Extracted records:
============

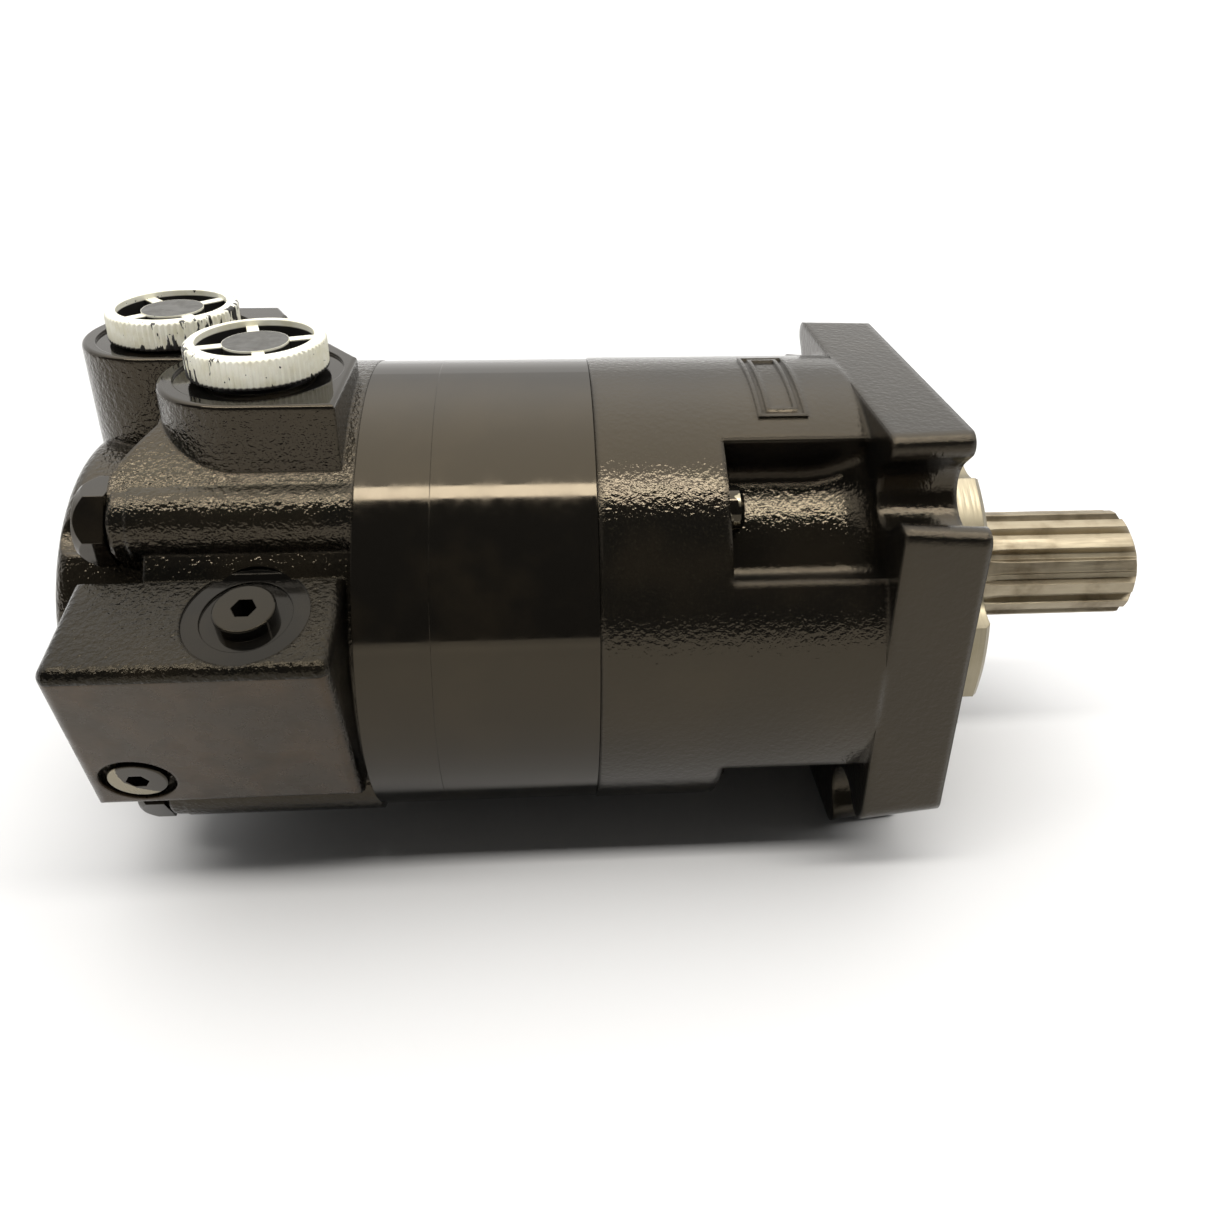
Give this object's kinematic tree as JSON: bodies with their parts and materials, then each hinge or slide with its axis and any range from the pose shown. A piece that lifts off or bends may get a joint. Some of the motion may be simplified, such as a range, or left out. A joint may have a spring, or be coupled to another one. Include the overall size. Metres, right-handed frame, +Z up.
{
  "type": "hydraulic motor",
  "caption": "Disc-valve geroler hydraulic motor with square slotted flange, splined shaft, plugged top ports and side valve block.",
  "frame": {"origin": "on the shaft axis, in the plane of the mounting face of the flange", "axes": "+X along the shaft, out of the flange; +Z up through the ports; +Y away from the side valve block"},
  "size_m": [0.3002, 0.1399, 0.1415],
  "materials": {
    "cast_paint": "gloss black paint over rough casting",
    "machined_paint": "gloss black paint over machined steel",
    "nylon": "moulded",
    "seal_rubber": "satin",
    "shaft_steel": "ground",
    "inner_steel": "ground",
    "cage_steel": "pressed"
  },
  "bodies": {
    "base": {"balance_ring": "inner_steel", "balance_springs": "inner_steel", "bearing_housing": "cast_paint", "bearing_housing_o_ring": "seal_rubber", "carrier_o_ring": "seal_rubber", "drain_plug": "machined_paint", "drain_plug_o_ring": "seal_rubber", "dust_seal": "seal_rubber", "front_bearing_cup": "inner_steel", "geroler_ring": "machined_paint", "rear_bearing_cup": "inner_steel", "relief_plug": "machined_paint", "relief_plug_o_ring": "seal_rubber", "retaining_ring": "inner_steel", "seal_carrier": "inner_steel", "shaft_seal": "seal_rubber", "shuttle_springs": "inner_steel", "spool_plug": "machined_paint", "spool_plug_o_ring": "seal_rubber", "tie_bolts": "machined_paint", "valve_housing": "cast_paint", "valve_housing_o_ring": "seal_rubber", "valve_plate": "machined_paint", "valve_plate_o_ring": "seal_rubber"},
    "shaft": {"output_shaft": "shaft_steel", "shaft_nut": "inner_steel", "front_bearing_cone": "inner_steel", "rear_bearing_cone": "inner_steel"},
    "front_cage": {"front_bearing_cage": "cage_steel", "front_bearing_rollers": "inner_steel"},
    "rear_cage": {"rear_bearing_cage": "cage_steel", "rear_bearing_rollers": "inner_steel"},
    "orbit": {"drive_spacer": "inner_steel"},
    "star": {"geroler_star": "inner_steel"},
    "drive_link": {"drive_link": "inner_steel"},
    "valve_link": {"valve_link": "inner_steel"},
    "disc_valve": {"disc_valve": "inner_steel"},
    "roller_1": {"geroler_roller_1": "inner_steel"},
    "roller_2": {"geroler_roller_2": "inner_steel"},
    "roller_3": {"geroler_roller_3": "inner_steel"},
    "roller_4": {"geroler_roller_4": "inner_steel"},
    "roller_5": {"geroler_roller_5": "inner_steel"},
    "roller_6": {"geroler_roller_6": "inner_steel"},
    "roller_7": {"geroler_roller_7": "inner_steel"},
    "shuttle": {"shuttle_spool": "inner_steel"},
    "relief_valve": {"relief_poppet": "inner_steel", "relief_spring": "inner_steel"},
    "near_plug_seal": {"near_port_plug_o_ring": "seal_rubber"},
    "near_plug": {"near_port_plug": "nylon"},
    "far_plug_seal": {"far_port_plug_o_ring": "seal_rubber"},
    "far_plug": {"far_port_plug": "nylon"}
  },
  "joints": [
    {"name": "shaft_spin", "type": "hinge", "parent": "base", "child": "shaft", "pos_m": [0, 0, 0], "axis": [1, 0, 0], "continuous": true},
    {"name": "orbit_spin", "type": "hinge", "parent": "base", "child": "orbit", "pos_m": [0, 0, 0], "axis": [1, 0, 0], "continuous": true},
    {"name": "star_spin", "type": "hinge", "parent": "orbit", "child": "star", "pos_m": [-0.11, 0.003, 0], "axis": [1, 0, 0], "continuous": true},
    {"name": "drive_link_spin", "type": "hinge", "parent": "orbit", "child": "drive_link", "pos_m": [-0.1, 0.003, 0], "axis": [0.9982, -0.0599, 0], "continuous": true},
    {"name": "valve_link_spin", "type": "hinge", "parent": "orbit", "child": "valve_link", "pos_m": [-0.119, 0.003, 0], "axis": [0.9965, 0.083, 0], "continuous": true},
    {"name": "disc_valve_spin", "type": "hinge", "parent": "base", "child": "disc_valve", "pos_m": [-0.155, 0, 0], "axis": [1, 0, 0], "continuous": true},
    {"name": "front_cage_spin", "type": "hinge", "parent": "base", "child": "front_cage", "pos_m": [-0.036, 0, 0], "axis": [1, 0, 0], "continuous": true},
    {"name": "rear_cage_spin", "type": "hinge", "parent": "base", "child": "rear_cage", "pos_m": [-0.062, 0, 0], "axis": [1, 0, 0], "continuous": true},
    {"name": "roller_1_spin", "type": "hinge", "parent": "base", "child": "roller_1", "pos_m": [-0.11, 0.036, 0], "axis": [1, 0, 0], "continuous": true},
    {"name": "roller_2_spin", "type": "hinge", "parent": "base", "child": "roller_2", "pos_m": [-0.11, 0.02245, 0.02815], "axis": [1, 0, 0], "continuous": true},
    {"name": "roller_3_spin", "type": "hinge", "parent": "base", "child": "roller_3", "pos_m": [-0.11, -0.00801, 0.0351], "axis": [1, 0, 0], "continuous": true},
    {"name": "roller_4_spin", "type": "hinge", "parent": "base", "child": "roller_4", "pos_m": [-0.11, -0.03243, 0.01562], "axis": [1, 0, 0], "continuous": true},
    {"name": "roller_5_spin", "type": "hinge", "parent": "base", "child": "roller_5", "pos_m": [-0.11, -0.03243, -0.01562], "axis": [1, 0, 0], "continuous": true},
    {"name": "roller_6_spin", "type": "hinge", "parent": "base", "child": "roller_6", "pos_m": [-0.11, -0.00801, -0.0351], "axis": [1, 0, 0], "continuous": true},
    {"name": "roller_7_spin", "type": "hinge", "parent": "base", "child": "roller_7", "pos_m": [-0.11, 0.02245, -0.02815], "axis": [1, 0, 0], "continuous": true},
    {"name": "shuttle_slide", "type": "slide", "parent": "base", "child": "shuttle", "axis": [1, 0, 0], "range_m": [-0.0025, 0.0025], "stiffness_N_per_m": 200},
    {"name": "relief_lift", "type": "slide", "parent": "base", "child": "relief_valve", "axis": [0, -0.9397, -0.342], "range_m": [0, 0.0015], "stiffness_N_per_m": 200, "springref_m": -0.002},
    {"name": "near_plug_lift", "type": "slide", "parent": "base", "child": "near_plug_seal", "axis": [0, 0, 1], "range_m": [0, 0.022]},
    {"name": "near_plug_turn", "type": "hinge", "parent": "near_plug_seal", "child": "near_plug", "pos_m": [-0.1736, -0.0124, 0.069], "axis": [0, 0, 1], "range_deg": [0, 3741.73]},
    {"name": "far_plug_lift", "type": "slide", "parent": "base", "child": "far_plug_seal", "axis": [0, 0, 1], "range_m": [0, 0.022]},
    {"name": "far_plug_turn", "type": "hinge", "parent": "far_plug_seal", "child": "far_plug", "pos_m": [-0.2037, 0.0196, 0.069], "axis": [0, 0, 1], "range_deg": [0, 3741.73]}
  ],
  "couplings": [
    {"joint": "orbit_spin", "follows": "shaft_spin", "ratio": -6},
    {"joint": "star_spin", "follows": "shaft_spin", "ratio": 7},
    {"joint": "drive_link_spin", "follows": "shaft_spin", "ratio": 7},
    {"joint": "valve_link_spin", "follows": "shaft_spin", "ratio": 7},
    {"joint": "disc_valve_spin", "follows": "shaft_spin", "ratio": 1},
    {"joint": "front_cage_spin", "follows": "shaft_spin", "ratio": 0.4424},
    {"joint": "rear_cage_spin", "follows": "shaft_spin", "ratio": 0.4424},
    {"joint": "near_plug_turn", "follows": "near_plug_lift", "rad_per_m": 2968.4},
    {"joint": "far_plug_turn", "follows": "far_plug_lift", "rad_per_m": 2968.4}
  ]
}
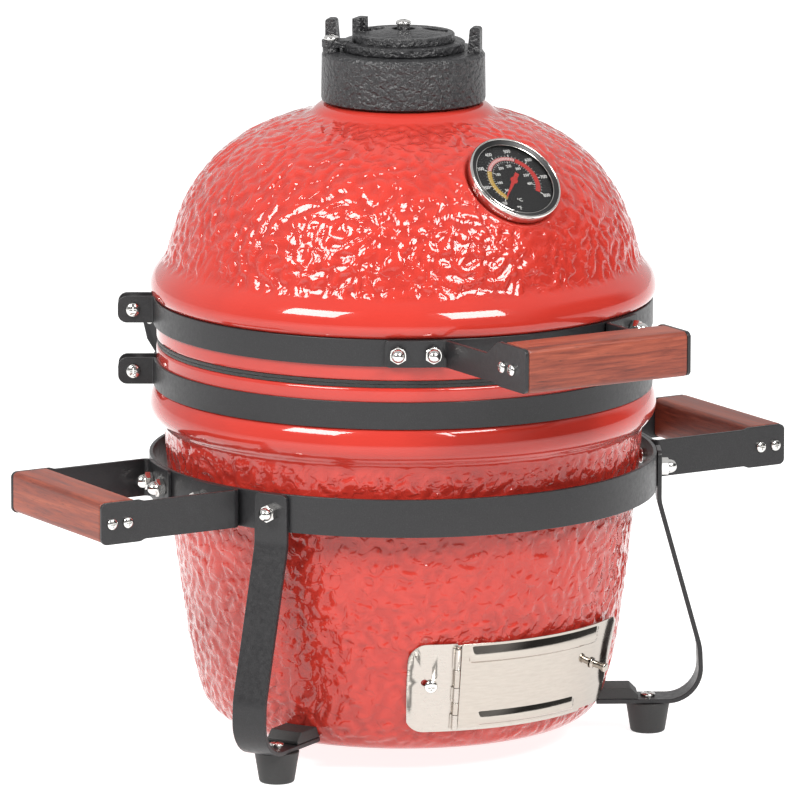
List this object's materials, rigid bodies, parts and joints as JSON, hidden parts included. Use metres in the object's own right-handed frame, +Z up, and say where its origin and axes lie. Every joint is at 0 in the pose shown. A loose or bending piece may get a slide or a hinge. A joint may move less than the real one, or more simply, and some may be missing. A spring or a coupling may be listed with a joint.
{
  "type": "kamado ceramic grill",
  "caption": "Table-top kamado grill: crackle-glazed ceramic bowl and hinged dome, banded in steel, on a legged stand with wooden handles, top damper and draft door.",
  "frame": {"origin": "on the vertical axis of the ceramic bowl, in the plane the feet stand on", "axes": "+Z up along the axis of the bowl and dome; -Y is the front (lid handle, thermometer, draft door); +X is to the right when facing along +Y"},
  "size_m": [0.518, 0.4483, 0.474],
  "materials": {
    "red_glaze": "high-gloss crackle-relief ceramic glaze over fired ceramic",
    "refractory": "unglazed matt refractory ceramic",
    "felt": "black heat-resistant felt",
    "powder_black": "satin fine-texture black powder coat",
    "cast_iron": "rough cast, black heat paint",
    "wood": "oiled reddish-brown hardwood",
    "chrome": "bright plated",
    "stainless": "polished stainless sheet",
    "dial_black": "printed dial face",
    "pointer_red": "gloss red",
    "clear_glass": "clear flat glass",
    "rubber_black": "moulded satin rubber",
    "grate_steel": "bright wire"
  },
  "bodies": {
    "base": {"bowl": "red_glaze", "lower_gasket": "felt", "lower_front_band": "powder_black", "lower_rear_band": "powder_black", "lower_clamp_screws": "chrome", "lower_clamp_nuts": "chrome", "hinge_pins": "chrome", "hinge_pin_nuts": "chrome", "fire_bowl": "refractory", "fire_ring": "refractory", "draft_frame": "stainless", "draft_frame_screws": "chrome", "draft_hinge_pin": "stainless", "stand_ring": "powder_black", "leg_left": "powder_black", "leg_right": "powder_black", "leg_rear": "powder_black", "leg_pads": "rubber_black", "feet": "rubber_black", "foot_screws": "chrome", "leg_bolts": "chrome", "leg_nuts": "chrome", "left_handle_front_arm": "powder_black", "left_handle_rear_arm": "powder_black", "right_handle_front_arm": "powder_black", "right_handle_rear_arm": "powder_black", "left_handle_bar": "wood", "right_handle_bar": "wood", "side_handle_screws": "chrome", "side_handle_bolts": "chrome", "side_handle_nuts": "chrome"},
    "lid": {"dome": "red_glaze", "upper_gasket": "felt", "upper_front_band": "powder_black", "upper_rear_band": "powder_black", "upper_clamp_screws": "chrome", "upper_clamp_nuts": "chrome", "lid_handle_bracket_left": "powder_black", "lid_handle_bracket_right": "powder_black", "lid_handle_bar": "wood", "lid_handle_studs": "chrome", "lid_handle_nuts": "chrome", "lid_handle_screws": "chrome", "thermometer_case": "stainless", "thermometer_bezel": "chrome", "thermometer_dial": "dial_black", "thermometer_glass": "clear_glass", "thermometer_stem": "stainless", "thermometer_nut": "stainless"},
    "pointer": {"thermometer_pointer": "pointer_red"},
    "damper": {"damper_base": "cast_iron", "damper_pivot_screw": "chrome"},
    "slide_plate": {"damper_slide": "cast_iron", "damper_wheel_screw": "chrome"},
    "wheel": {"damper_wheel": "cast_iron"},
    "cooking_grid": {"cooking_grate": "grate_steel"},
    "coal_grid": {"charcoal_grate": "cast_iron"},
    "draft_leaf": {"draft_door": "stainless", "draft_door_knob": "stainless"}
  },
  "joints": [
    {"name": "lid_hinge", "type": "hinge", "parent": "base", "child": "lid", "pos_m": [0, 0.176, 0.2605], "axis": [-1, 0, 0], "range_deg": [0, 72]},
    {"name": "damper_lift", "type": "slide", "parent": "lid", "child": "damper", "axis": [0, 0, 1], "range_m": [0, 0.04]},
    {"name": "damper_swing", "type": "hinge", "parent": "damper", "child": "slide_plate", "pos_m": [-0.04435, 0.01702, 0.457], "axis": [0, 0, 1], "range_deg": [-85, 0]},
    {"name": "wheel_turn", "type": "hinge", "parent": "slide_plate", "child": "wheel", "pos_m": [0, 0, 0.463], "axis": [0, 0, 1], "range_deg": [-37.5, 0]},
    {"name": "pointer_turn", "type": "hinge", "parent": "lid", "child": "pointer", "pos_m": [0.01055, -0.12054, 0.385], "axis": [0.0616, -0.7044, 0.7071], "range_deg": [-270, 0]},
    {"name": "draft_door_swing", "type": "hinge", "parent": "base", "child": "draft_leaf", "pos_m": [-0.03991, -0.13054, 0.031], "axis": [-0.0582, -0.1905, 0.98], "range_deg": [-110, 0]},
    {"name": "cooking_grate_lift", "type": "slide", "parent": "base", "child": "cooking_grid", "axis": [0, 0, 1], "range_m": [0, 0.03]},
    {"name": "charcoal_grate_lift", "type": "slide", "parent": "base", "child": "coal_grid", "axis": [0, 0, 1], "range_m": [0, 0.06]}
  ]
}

============

INSTRUCTIONS TO FOLLOW
In the entries above, find each line with the word "piece" and show it.

OUTPUT OF THE EXERCISE
Give this object's kinematic tree as JSON: bodies with their parts and materials, then each hinge or slide with its axis and any range from the pose shown. A piece that lifts off or bends may get a joint. Some of the motion may be simplified, such as a range, or left out. A joint may have a spring, or be coupled to another one. Include the overall size. Metres, right-handed frame, +Z up.
List this object's materials, rigid bodies, parts and joints as JSON, hidden parts included. Use metres in the object's own right-handed frame, +Z up, and say where its origin and axes lie. Every joint is at 0 in the pose shown. A loose or bending piece may get a slide or a hinge. A joint may move less than the real one, or more simply, and some may be missing. A spring or a coupling may be listed with a joint.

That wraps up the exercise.